(What this task involves): Go through the records and give each one again exactly.

(Raw records):
========================================

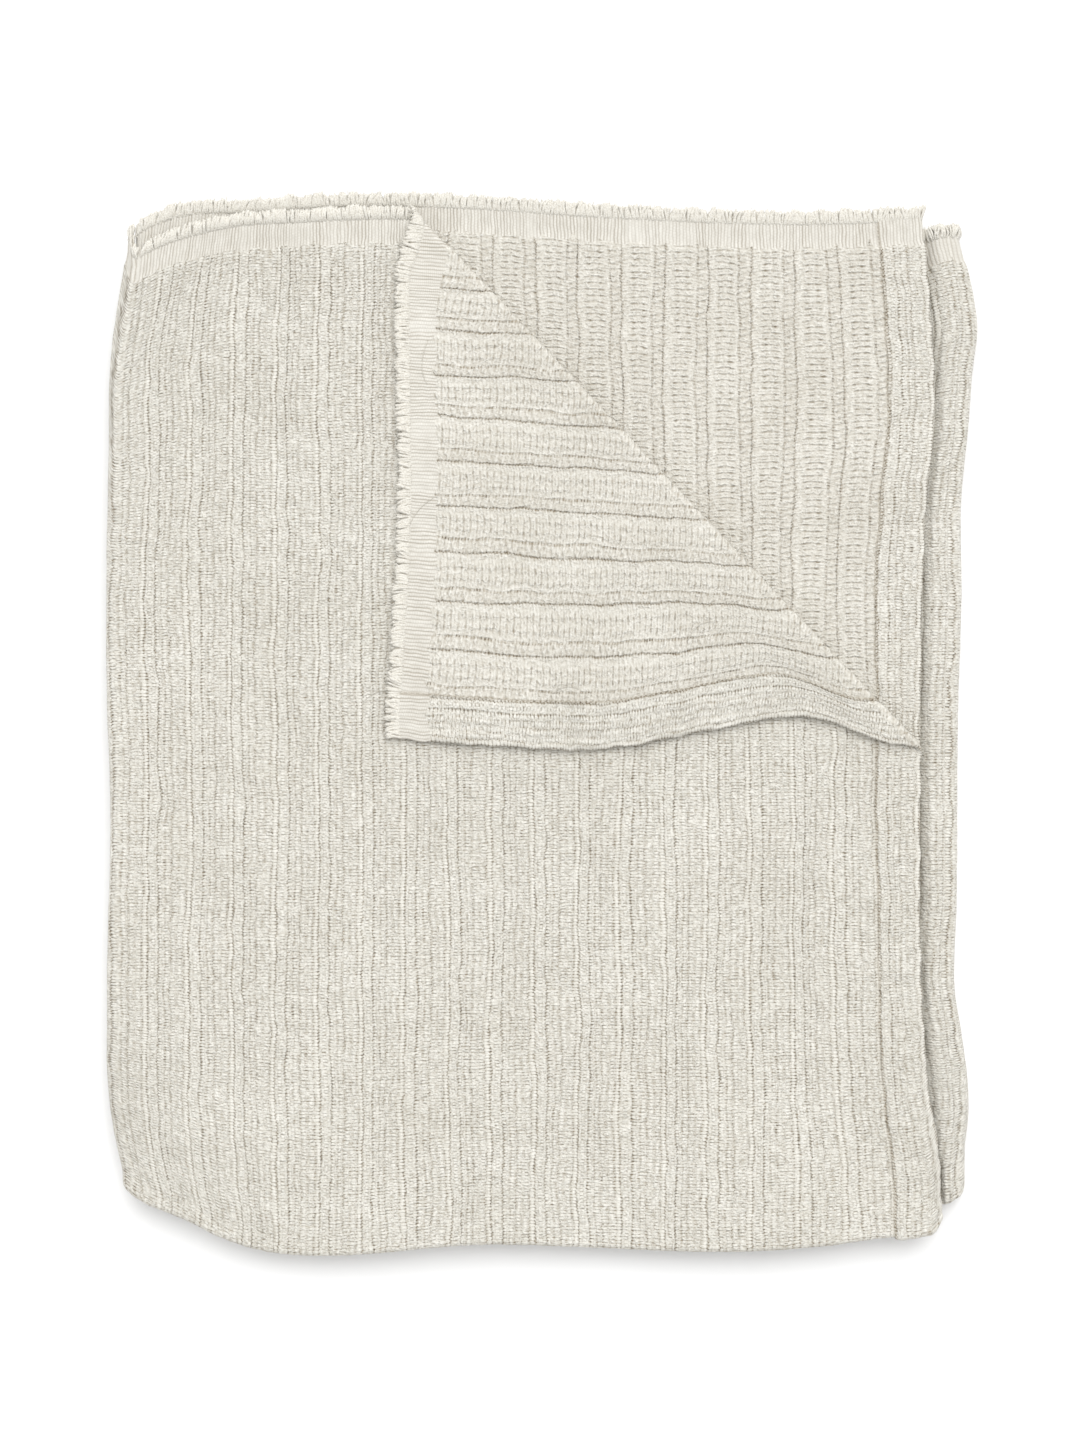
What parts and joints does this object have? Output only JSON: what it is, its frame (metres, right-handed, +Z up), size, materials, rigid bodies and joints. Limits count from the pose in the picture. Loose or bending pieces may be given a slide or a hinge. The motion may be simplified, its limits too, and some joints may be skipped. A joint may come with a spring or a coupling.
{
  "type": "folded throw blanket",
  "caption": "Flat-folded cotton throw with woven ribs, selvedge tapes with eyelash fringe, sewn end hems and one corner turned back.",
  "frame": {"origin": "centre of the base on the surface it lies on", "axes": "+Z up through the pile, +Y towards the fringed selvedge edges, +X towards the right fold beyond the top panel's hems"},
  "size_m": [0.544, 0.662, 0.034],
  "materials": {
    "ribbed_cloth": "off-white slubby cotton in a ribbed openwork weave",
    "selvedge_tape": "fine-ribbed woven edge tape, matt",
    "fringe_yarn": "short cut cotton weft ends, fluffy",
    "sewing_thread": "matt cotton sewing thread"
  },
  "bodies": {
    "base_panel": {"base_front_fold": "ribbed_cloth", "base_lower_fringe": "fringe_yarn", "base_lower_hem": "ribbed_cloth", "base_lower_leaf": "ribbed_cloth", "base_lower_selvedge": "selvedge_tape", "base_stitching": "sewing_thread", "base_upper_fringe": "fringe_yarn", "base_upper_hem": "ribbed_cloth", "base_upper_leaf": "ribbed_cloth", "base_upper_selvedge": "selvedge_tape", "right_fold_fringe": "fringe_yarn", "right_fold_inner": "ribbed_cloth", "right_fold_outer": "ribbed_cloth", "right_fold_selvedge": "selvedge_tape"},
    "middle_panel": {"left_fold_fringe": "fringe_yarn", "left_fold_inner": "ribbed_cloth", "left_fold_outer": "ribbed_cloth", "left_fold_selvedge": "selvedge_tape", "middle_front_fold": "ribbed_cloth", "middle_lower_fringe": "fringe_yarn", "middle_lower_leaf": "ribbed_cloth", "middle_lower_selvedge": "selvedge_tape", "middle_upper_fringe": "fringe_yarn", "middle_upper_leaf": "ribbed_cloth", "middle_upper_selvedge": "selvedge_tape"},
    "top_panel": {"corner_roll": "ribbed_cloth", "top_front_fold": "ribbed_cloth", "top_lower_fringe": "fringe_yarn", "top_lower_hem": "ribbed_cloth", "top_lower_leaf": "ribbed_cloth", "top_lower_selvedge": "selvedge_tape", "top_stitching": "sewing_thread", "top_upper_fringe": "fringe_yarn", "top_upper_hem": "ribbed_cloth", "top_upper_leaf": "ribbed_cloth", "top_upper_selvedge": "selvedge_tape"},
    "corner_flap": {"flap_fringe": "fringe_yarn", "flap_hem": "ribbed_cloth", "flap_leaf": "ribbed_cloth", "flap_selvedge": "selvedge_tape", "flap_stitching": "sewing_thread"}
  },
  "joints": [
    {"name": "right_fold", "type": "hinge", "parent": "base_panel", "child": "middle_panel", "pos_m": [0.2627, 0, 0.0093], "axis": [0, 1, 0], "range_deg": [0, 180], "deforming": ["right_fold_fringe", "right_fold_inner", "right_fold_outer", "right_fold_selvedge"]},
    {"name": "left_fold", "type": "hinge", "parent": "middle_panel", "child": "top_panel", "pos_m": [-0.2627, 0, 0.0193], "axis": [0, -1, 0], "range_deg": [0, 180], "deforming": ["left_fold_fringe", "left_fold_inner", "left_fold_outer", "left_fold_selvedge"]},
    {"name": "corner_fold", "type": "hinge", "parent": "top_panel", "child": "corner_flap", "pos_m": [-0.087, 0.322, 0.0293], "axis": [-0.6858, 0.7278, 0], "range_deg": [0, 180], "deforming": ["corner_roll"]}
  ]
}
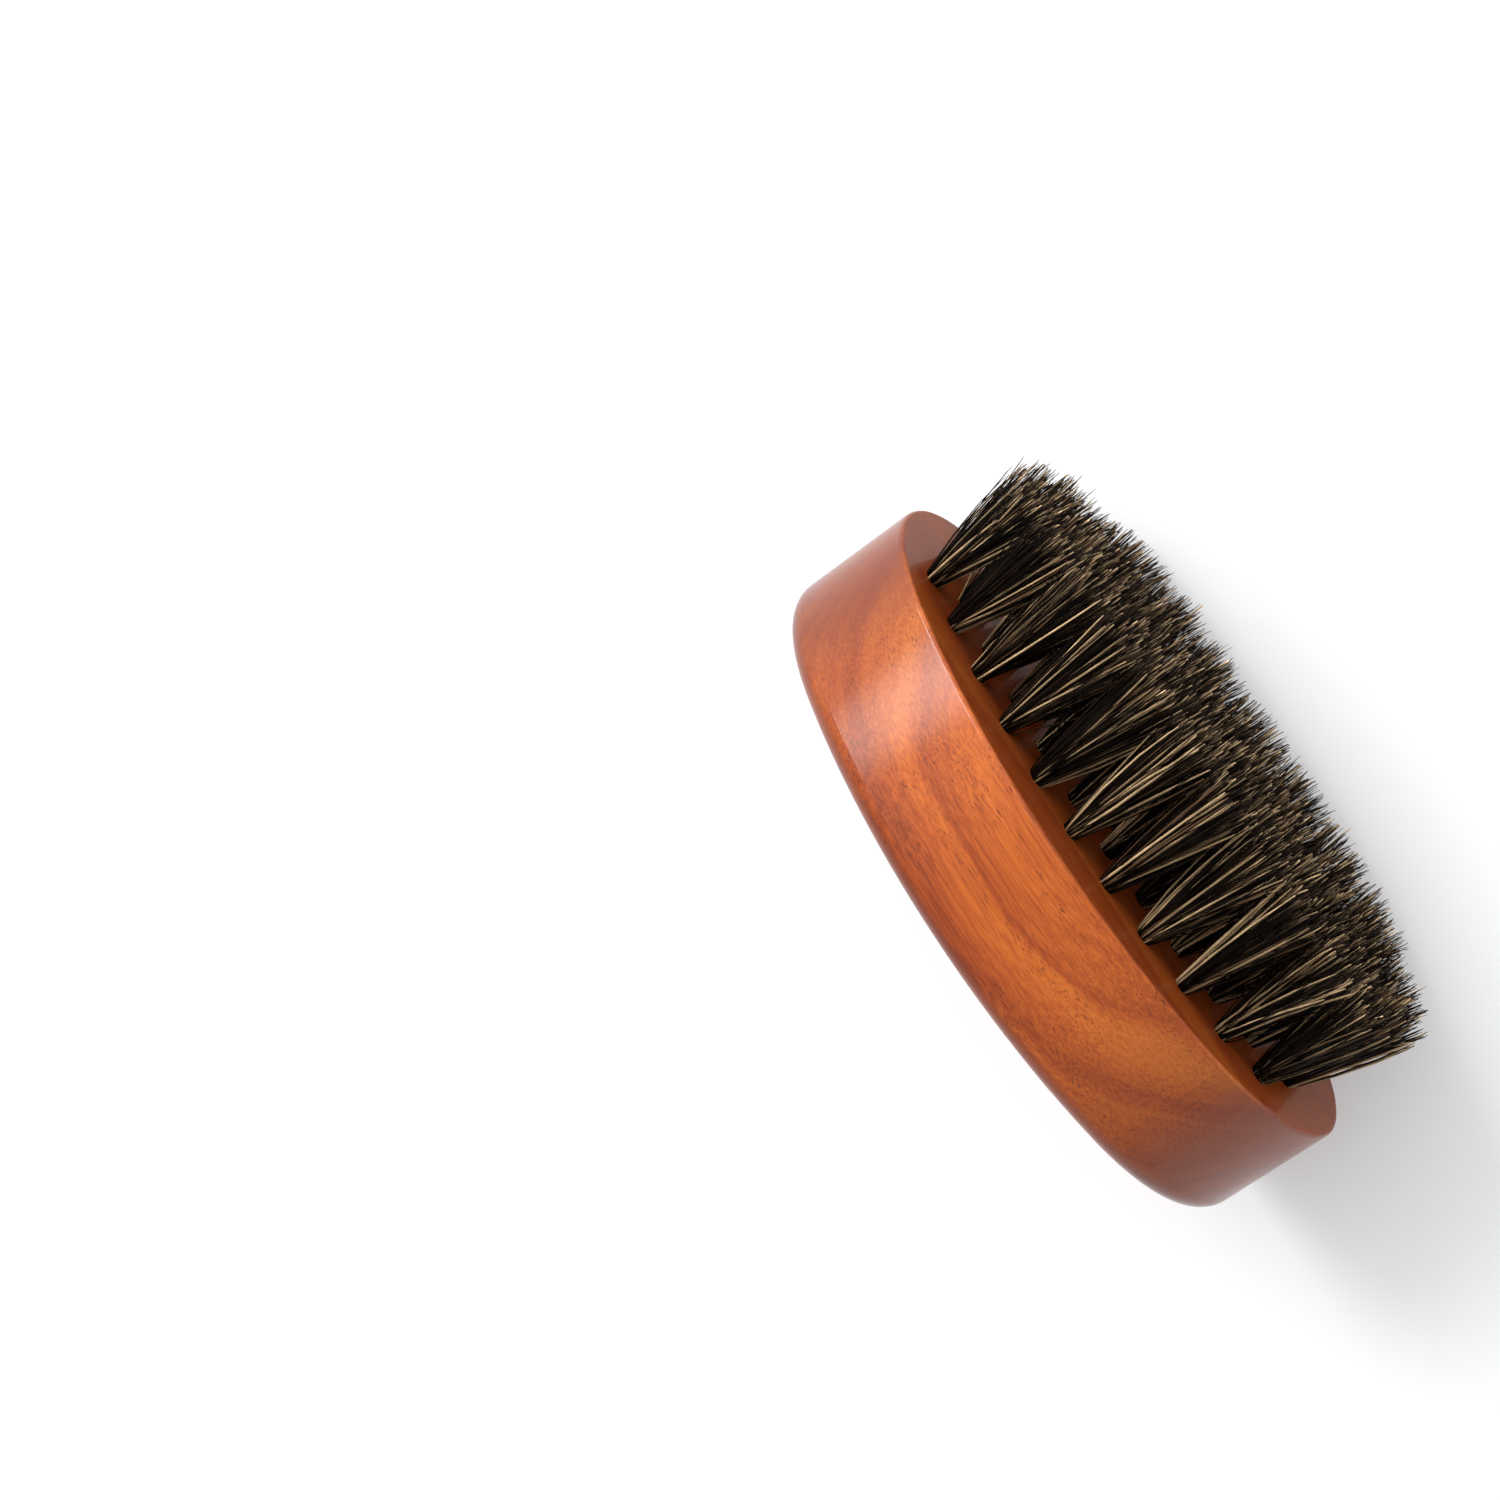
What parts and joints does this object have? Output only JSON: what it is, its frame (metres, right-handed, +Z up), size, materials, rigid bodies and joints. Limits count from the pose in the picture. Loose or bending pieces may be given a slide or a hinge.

========================================

(Result):
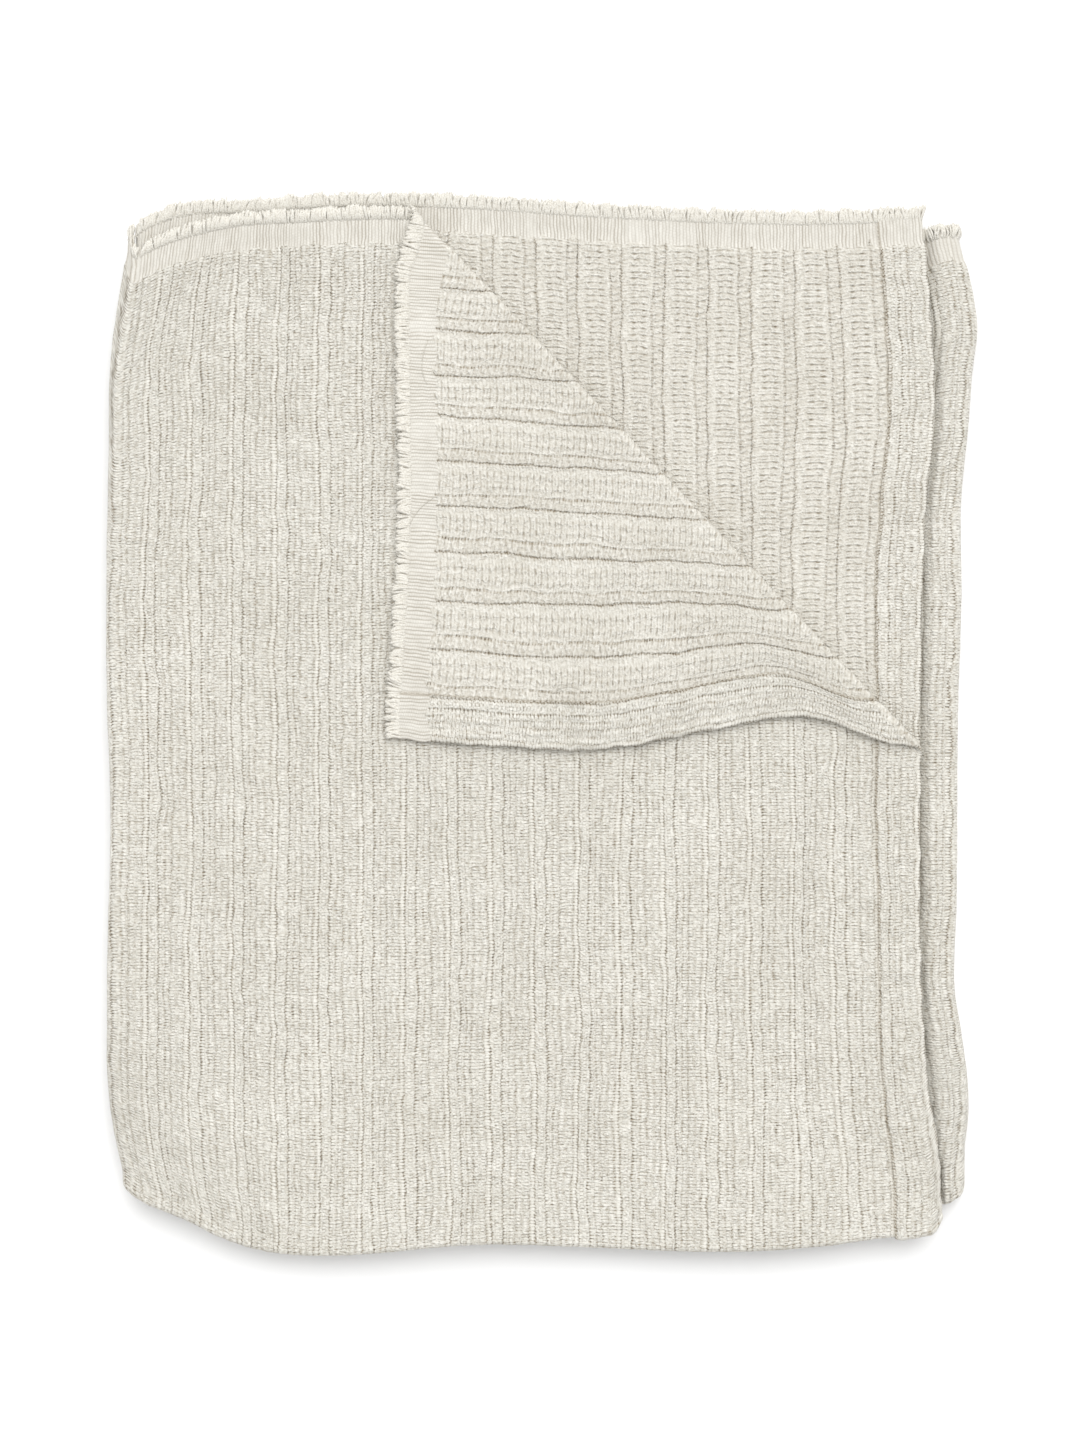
What parts and joints does this object have? Output only JSON: what it is, its frame (metres, right-handed, +Z up), size, materials, rigid bodies and joints. Limits count from the pose in the picture. Loose or bending pieces may be given a slide or a hinge. The motion may be simplified, its limits too, and some joints may be skipped. A joint may come with a spring or a coupling.
{
  "type": "folded throw blanket",
  "caption": "Flat-folded cotton throw with woven ribs, selvedge tapes with eyelash fringe, sewn end hems and one corner turned back.",
  "frame": {"origin": "centre of the base on the surface it lies on", "axes": "+Z up through the pile, +Y towards the fringed selvedge edges, +X towards the right fold beyond the top panel's hems"},
  "size_m": [0.544, 0.662, 0.034],
  "materials": {
    "ribbed_cloth": "off-white slubby cotton in a ribbed openwork weave",
    "selvedge_tape": "fine-ribbed woven edge tape, matt",
    "fringe_yarn": "short cut cotton weft ends, fluffy",
    "sewing_thread": "matt cotton sewing thread"
  },
  "bodies": {
    "base_panel": {"base_front_fold": "ribbed_cloth", "base_lower_fringe": "fringe_yarn", "base_lower_hem": "ribbed_cloth", "base_lower_leaf": "ribbed_cloth", "base_lower_selvedge": "selvedge_tape", "base_stitching": "sewing_thread", "base_upper_fringe": "fringe_yarn", "base_upper_hem": "ribbed_cloth", "base_upper_leaf": "ribbed_cloth", "base_upper_selvedge": "selvedge_tape", "right_fold_fringe": "fringe_yarn", "right_fold_inner": "ribbed_cloth", "right_fold_outer": "ribbed_cloth", "right_fold_selvedge": "selvedge_tape"},
    "middle_panel": {"left_fold_fringe": "fringe_yarn", "left_fold_inner": "ribbed_cloth", "left_fold_outer": "ribbed_cloth", "left_fold_selvedge": "selvedge_tape", "middle_front_fold": "ribbed_cloth", "middle_lower_fringe": "fringe_yarn", "middle_lower_leaf": "ribbed_cloth", "middle_lower_selvedge": "selvedge_tape", "middle_upper_fringe": "fringe_yarn", "middle_upper_leaf": "ribbed_cloth", "middle_upper_selvedge": "selvedge_tape"},
    "top_panel": {"corner_roll": "ribbed_cloth", "top_front_fold": "ribbed_cloth", "top_lower_fringe": "fringe_yarn", "top_lower_hem": "ribbed_cloth", "top_lower_leaf": "ribbed_cloth", "top_lower_selvedge": "selvedge_tape", "top_stitching": "sewing_thread", "top_upper_fringe": "fringe_yarn", "top_upper_hem": "ribbed_cloth", "top_upper_leaf": "ribbed_cloth", "top_upper_selvedge": "selvedge_tape"},
    "corner_flap": {"flap_fringe": "fringe_yarn", "flap_hem": "ribbed_cloth", "flap_leaf": "ribbed_cloth", "flap_selvedge": "selvedge_tape", "flap_stitching": "sewing_thread"}
  },
  "joints": [
    {"name": "right_fold", "type": "hinge", "parent": "base_panel", "child": "middle_panel", "pos_m": [0.2627, 0, 0.0093], "axis": [0, 1, 0], "range_deg": [0, 180], "deforming": ["right_fold_fringe", "right_fold_inner", "right_fold_outer", "right_fold_selvedge"]},
    {"name": "left_fold", "type": "hinge", "parent": "middle_panel", "child": "top_panel", "pos_m": [-0.2627, 0, 0.0193], "axis": [0, -1, 0], "range_deg": [0, 180], "deforming": ["left_fold_fringe", "left_fold_inner", "left_fold_outer", "left_fold_selvedge"]},
    {"name": "corner_fold", "type": "hinge", "parent": "top_panel", "child": "corner_flap", "pos_m": [-0.087, 0.322, 0.0293], "axis": [-0.6858, 0.7278, 0], "range_deg": [0, 180], "deforming": ["corner_roll"]}
  ]
}
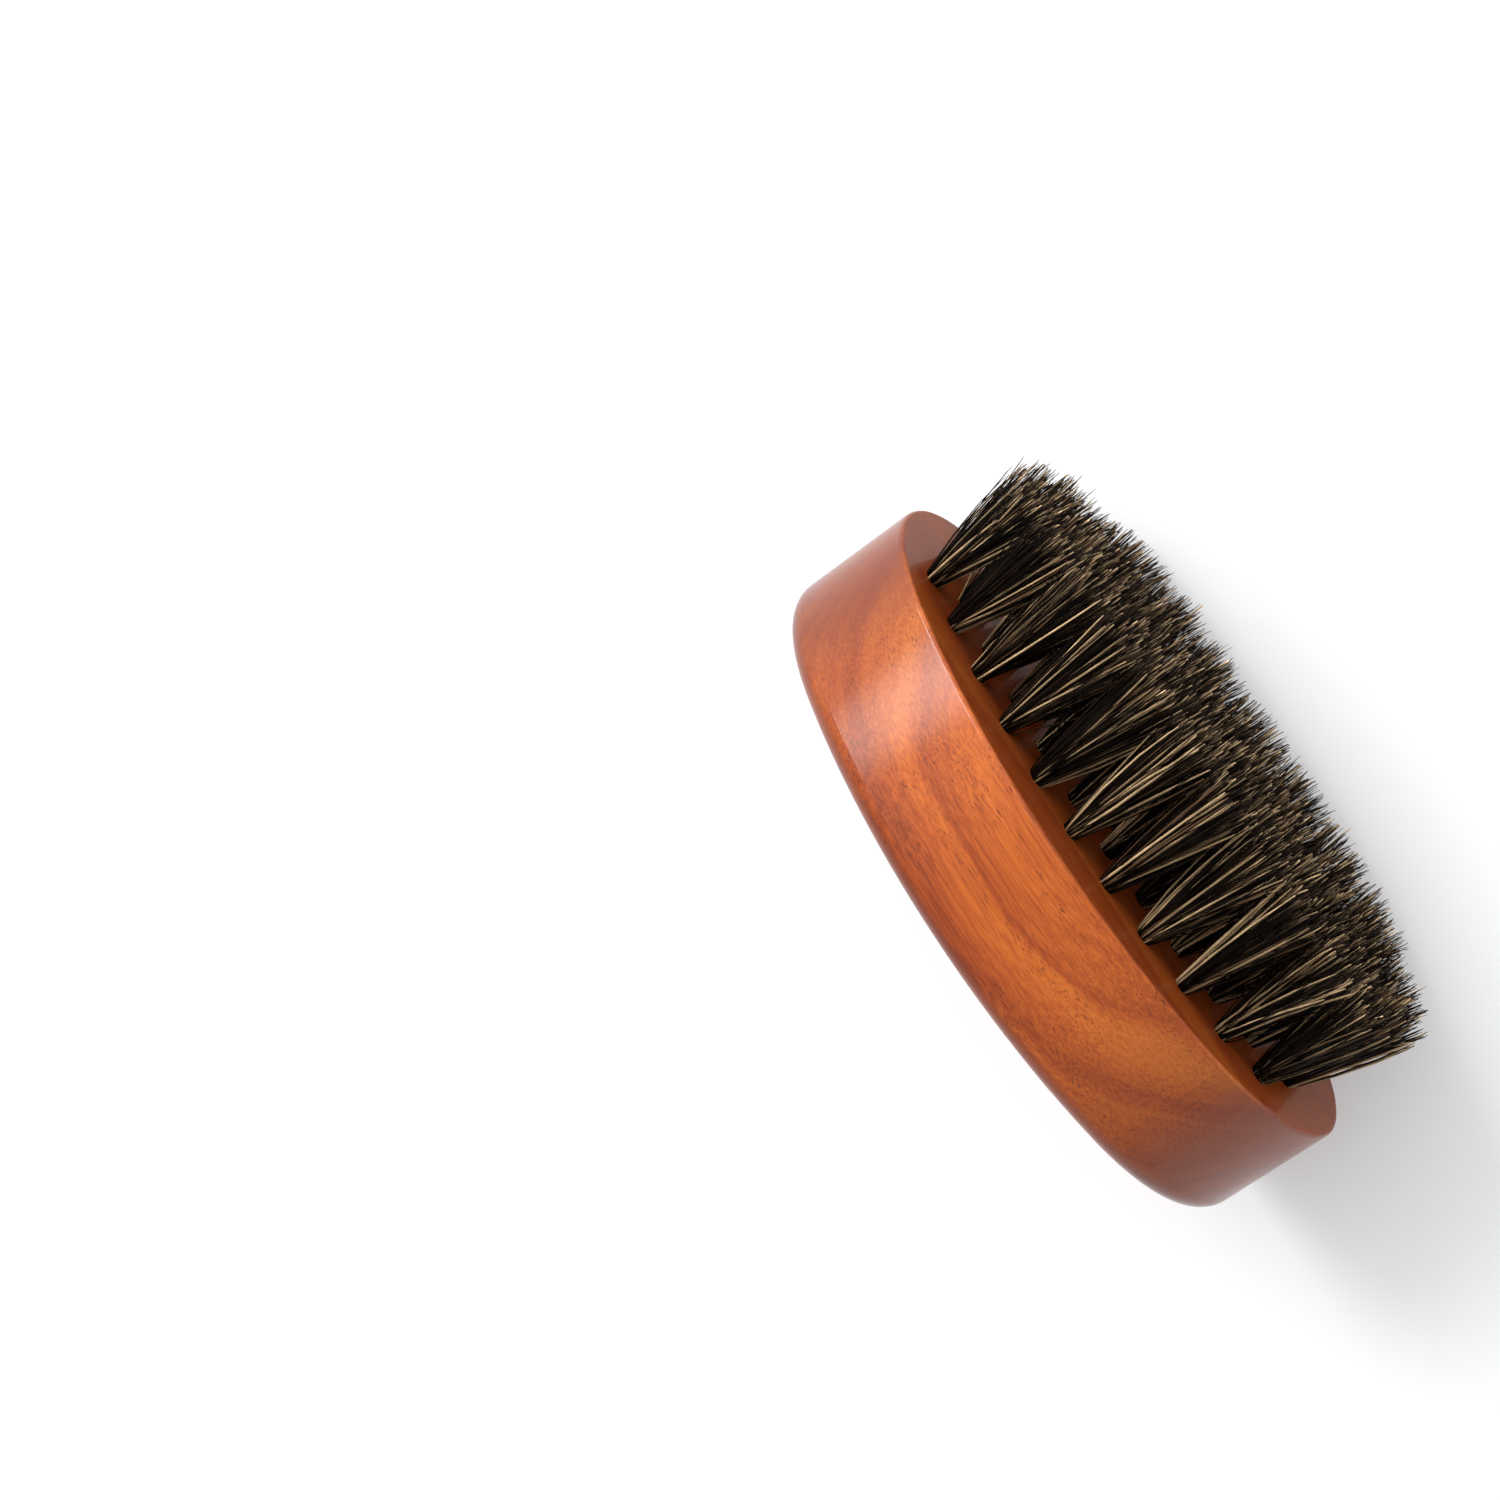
What parts and joints does this object have? Output only JSON: what it is, its frame (metres, right-handed, +Z up), size, materials, rigid bodies and joints. Limits count from the pose in the picture. Loose or bending pieces may be given a slide or a hinge.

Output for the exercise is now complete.